A father who was identified by a high court judge as having probably sexually assaulted his baby daughter shortly before she died may be allowed to give evidence from a secret location after facing daily intimidation, a pre-inquest hearing has heard.
Paul Worthington, 48, has always denied harming 13-month-old Poppi, who died in December 2012, but a ruling published in January this year concluded that, on the balance of probabilities, he had assaulted her before her death.
At a hearing on Friday preceding a fresh inquest into her death Worthington’s lawyers said he had been intimidated every day since the high court ruling.
Paul Clark claimed Worthington was in “real danger” and suggested that he risked being attacked on the way to court if he was asked to give evidence.
During the pre-inquest hearing in Carlisle, which Worthington did not attend, his lawyers asked for a “risk assessment” to be carried out and for Worthington to be granted the right to give evidence from a secret location if called upon.
Clark said: “There is a possibility of real danger arising to Paul Worthington from this process. I would suggest that officers should conduct a full risk assessment in the circumstances.
“There is a level of risk and level of intimidation that Paul Worthington experiences on a daily basis.”
Worthington, from Barrow-in-Furness, has been in hiding since the high court ruling. The Crown Prosecution Service is deciding whether to charge him in relation to Poppi’s death.
David Roberts, the senior coroner for Cumbria, agreed that Worthington was at risk.
“I don’t disagree, the matter needs to be managed.
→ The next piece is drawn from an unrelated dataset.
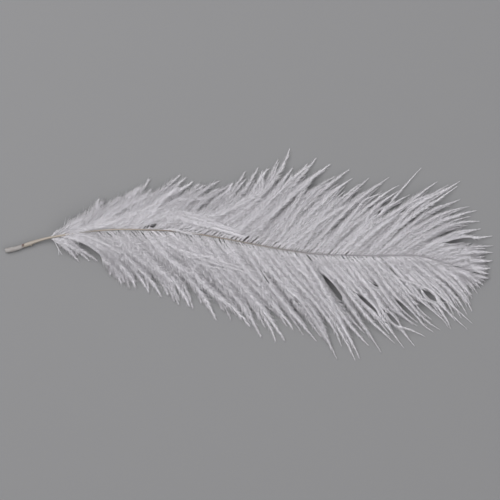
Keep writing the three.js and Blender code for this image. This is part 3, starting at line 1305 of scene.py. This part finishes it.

It is something we need to address.”
He said he would give “careful consideration” to the venue for the full inquest, which is expected to be held in the autumn.
Roberts said he was hopeful the CPS would announce its decision soon, preferably before another pre-inquest hearing listed for 25 July.
Authorities had sought to keep details around Poppi’s death private, but legal applications by the media meant the high court judgment on the case was made public earlier this year.
The new inquest, ordered after the judgment, will look into how Poppi died and whether any government agencies could have done more to protect her.
Counsel to the inquest, Alison Hewitt, said: “The inquest must investigate and address, seek to ascertain the question of who Poppi was, but also the question of how, when and where Poppi came by her death.
“The how she came by her death has two elements which are, of course, what her medical cause of death was, and how that medical cause of death came about.”
She said the inquest would explore whether any agency knew about risks to Poppi and, if so, what steps were taken.
Although arrested after Poppi’s death, Worthington was never charged. Failures in the first police investigation meant crucial forensic evidence was not secured. It included the girl’s nappy and her bedding. A second police inquiry in 2014 sent a file of evidence to the CPS, which found there was insufficient evidence to charge Worthington.
As pressure grew on the authorities after the publication of Justice Peter Jackson’s ruling, the Independent Police Complaints Commission said one of three Cumbria police officers it investigated could be sacked if found guilty of gross incompetence. A second officer has been given management advice but a third retired and did not face disciplinary proceedings.
The CPS, which had previously refused to review its files on the case, announced shortly afterwards that it would re-examine the evidence.
Several reports into the death, including the IPCC inquiry, are being kept secret until the conclusion of the second inquest.
Poppi died eight hours after her mother had put her to bed in a healthy condition at their home in Barrow-in-Furness.
In his ruling, Jackson concluded: “A healthy child with no medical condition or illness was put to bed by her mother one evening and brought downstairs eight hours later by her father in a lifeless state and with troubling injuries. Careful assessment of the meticulous pathological and paediatric evidence has clearly established that the injuries were the result of trauma from outside the body.”
Richard Rhodes, the police and crime commissioner for Cumbria, called in Her Majesty’s Inspectorate of Constabulary to investigate Cumbria police after the judge’s ruling.
The detectives involved in the first investigation dismissed a report by the Home Office pathologist Dr Alison Armour, who concluded Poppi was the victim of a sexual assault by a man, believing instead that the pathologist may have jumped to conclusions. As a result, there was no proper investigation for nine months, neither forensic evidence nor the house were secured, no senior officer visited the home and Worthington’s computer was not analysed.
Previous inquiries into the death have either been cursory or heard in secret. An earlier fact-finding judgment into the death from March 2014, also by Jackson, had been kept private so as not to prejudice any criminal proceedings. An inquest in October 2014 took only seven minutes to declare Poppi’s death “unexplained”.
The new inquest, expected to last a week, will be held in public and Roberts said it would be clear and transparent.